I only own two Brené Brown books, and Fight Club, hah. Despite living a mile away from Powell's in Portland, I borrow ALMOST everything from the library. And on the rare occasion that I buy a book, I'll obnoxiously mail it to a friend afterward and demand that (s)he read it... or put it in a Little Free Library nearby.
Any issues you've experienced with libraries in general? Do they always have enough variety? Isn't it expensive? Far away?
Libraries are completely free in the USA. And I can borrow from abroad! I just log in to my account and search and they don't care that I'm out of country. I click "borrow" and then the big gets automatically sent to my Kindle the next time I have wifi.
Selection is pretty damn incredible. Often I won't get my first choice right away. But I can either put a hold and get it in a week or two, or I can usually get my 2nd or 3rd most wanted book.

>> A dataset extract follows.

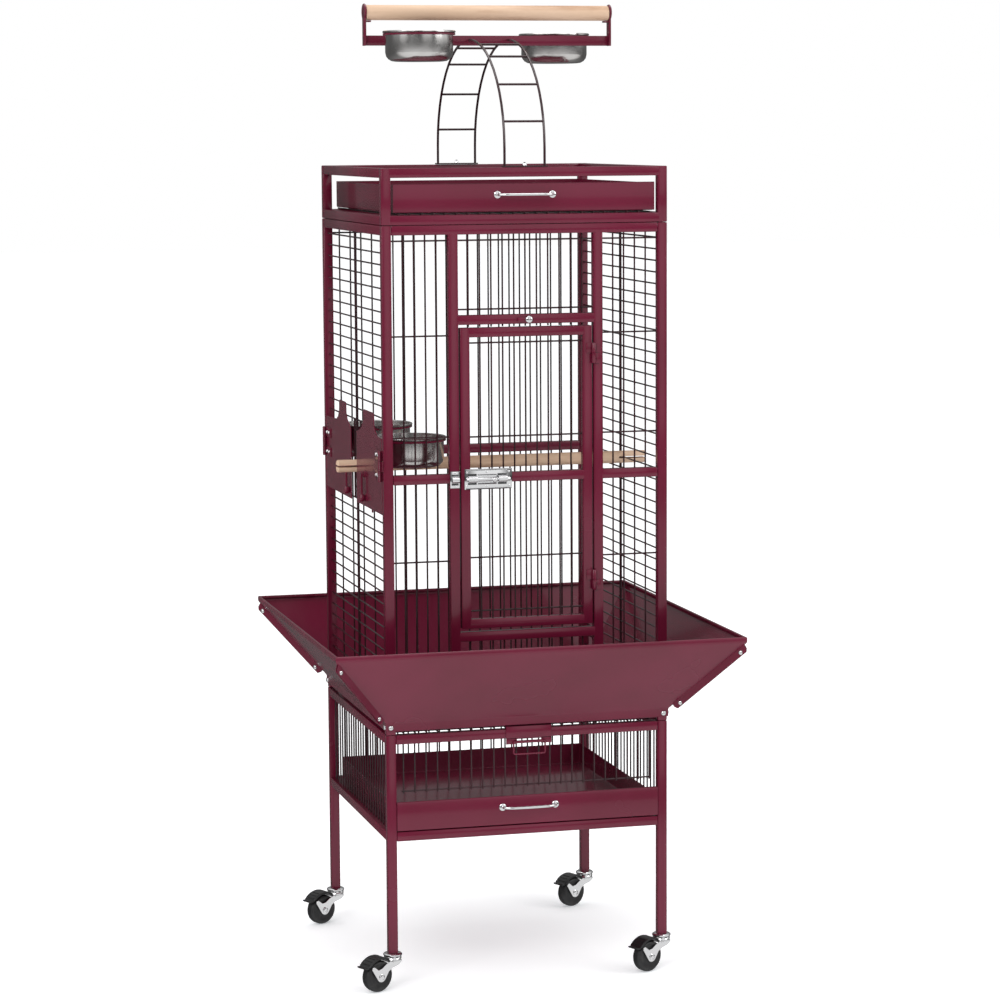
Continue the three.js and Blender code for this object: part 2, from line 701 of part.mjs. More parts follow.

Wait a minute, so you can borrow ebooks from a library, for free? What the...
Umm, and what about newer books, is there availability in general?
Hah, yeah. It's wonderful. There's often a line for brand new stuff The library will buy maybe 40 copies of a book, and then lend them out for 2-3 weeks to people. Works the same for physical and digital books. I've never had to wait more than 5 weeks. But usually there's not a single book I want to read that badly. If the book I want is taken I just go to the next one in line.
Thanks for the link, will check it out and investigate. I had never heard of that concept. I'll see if there's anything similar here in Argentina. Thanks again Patrick!
@tmartty https://multcolib.bibliocommons.com/ though there are MANY libraries in the states that do the same thing. Maybe even most?
It is! Could you link me to that library so I do some research?